Ontario grant helps Brock create wine sensory lab

Brock University President Gervan Fearon, left, and Ontario Minister of Research, Innovation and Science Reza Moridi, right, listen as Cool Climate Oenology and Viticulture Institute Director Debbie Inglis explains the virtual reality technology they’re trying out. Brock University photo

Brock University press release – The Ontario Government has announced $960,000 in funding to help Brock University create the world’s first augmented reality, virtual reality and sensory reality consumer laboratory.

The new money from the Ontario Research Fund matches a recent federal grant, and combines with support from the grape and wine industry that will enable Brock’s Cool Climate Oenology and Viticulture Institute (CCOVI) to launch the landmark facility, to be known as the R3CL.

The Ontario grant was announced Monday, Jan. 8 by Reza Moridi, the Minister of Research, Innovation and Science. The $1-million R3CL lab is part of a $2.4-million project that will greatly enhance CCOVI’s research and studies into fermentation, wine flavor and consumer behavior.

Moridi said Monday the Brock lab is one of 53 projects at 17 post-secondary institutions the province is investing nearly $137 million in through the Ontario Research Fund.

“We are pleased that the Ontario government recognizes the important role Brock University’s research plays in helping Ontario’s grape and wine industry be more strategic and successful in a competitive global marketplace,” said Brock University President Gervan Fearon.

After making the announcement Monday, Moridi was invited to test out the virtual reality technology that will be included in the $1-million R3CL (Physical, Augmented and Virtual Reality Consumer Lab), which will be used to create a variety of environments in which people purchase and consume wines. Researchers will study how a range of factors such as sights, sounds and smells impact choice and impression of wine.

“Supporting Ontario’s researchers as they make breakthrough discoveries will help advance technology and drive economic growth across the province,” said Moridi. “Making sure they are working in state-of-the-art facilities with the most up-to-date technology will help researchers do their best work and lay the groundwork for new products and services, and economic opportunity for people in Ontario.”

The $2.4-million project also includes expanding the capacity of CCOVI’s research winery to include a state-of-the-art fermentation facility, as well as the purchase of several advanced analytical instruments required for grape and wine flavour and aroma analysis.

“We’re thrilled to see that addressing the research priorities of the grape and wine industry is in direct alignment with the provincial priorities of supporting world-class research, commercialization and innovation,” said Brock University Vice-President, Research Tim Kenyon.

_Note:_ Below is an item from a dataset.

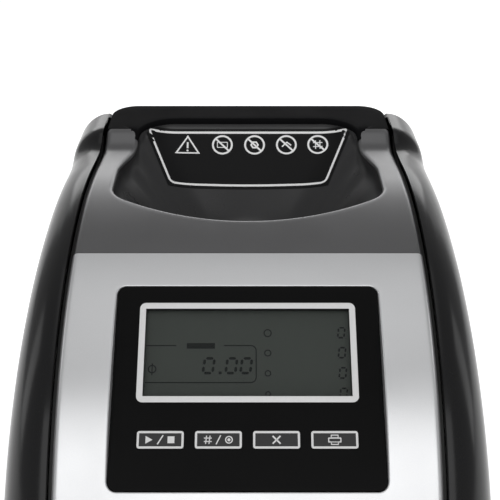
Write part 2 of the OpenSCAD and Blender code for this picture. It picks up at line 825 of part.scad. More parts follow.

CCOVI Director Debbie Inglis said the research at Brock has a direct impact on Ontario’s $4.4-billion wine industry.

“CCOVI’s research tackles priority areas of the grape and wine industry. By working together between the government, academia and industry, we’re able to put forward solutions that help drive our economy forward,” said Inglis, pointing out that a recent economic impact study found CCOVI contributed more than $91 million and the equivalent of 307 jobs to Ontario’s economy.